The second option is trickier. A week ago, a well-known website made an attention-grab comment that Dallas' front office had already made up their mind about the future of Dez Bryant with the team, and there wasn't any past his rookie deal. A murky resolution to this incident definitely wouldn't make that go away if it were true, and probably starts the consideration process even if it wasn't there in the first place. Dez's previous embarrassments had never been violent, but he would now have the burden to show proof that he wasn't continuing to be around people that could hurt him. And we're talking about family members in this instance. Dallas looks to draft an early WR; and they have only drafted Bryant and fifth-rounder Danny Coale in the top five rounds since Romo became the starter.
The third option, an out and out conviction, could easily lead to the early end of Bryant's tenure with the Cowboys. The team has been in a rebuild effort and while owner Jerry Jones isn't allergic to performing players that are in the news for the wrong reasons, Coach Jason Garrett would seem to be. If Garrett is in for the long haul, he might look to move on from the constant headlines. Again, Dallas is in immediate need for a young WR.
The short term waters are just as choppy. Third option, great. Dallas enters the season with whatever gameplan they are using currently regarding their wide receiver depth chart. No pursuing the case? No problems.
Second option? Dez probably receives a one to four game suspension; possibly from the team, most likely from Sherriff Goodell. The question is, when does the suspension get handed down? Being that this is Bryant's first arrest, I'd find it hard to believe that any action will take place before a resolution in the legal matter is reached. Is that in the next two months? After the New Year? If it's this season, Dallas might find themselves in a bind that I've worried about consistently over the offseason.
Dallas is currently set to enter the 2012 season with only three experienced wideouts; Dez Bryant, Miles Austin and Kevin Ogletree. You all remember Kevin Ogletree don't you? He of the Romo having to line him up after the huddle breaks and yelling in frustration on more than one occasion in '11? And that's if Ogletree makes the team. After them, it's nothing but unproven commodities. Andre Holmes, Dwayne Harris, Danny Coale, Cole Beasley and any of the other UDFA possibilities have a total of one NFL snap between them. One.
And one of them could be a starter for the Dallas Cowboys. That's a problem. The Cowboys have to seriously consider bringing in a veteran (something I advise they should be doing anyway) in this scenario. Patrick Crayton, Plaxico Burress, Braylon Edwards are names that you are familiar with that are available. There's also Terrell Owens, but do we want to go there?

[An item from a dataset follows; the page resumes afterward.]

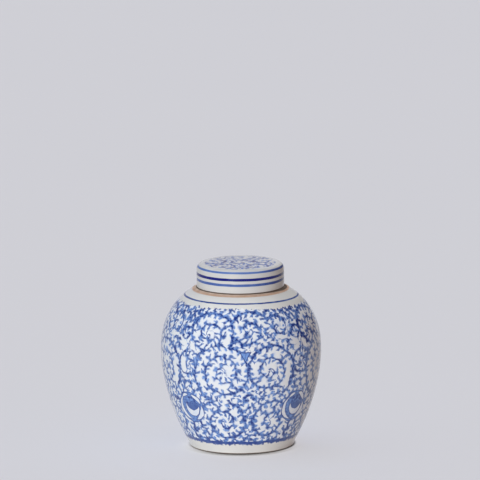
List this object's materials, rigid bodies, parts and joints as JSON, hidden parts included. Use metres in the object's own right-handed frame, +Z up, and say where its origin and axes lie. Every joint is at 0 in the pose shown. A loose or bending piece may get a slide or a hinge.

If Dez goes to trial, the first option, it most likely won't happen until after the season is over. Normally misdemeanor cases have no reason for fast tracking, and seeing how Bryant's employment is seasonal, they would probably look for a January/February start date. In that case, we assume Bryant would play out the season and a possible guilty verdict wouldn't affect the 2012 season.
So those are the only scenarios we should be worried about. But who am I kidding? This is a TMZ world, where every consumer feels he owns a part of each celebrity or athlete that interests him and that person better live up to his standards or else. Besides, if I don't hold my athletes to higher standards, who's going to raise my son for me? DirecTV and Viacom haven't worked out a way to take more of my money so there goes the casts of Jersey Shore and Love and Hip Hop as role models.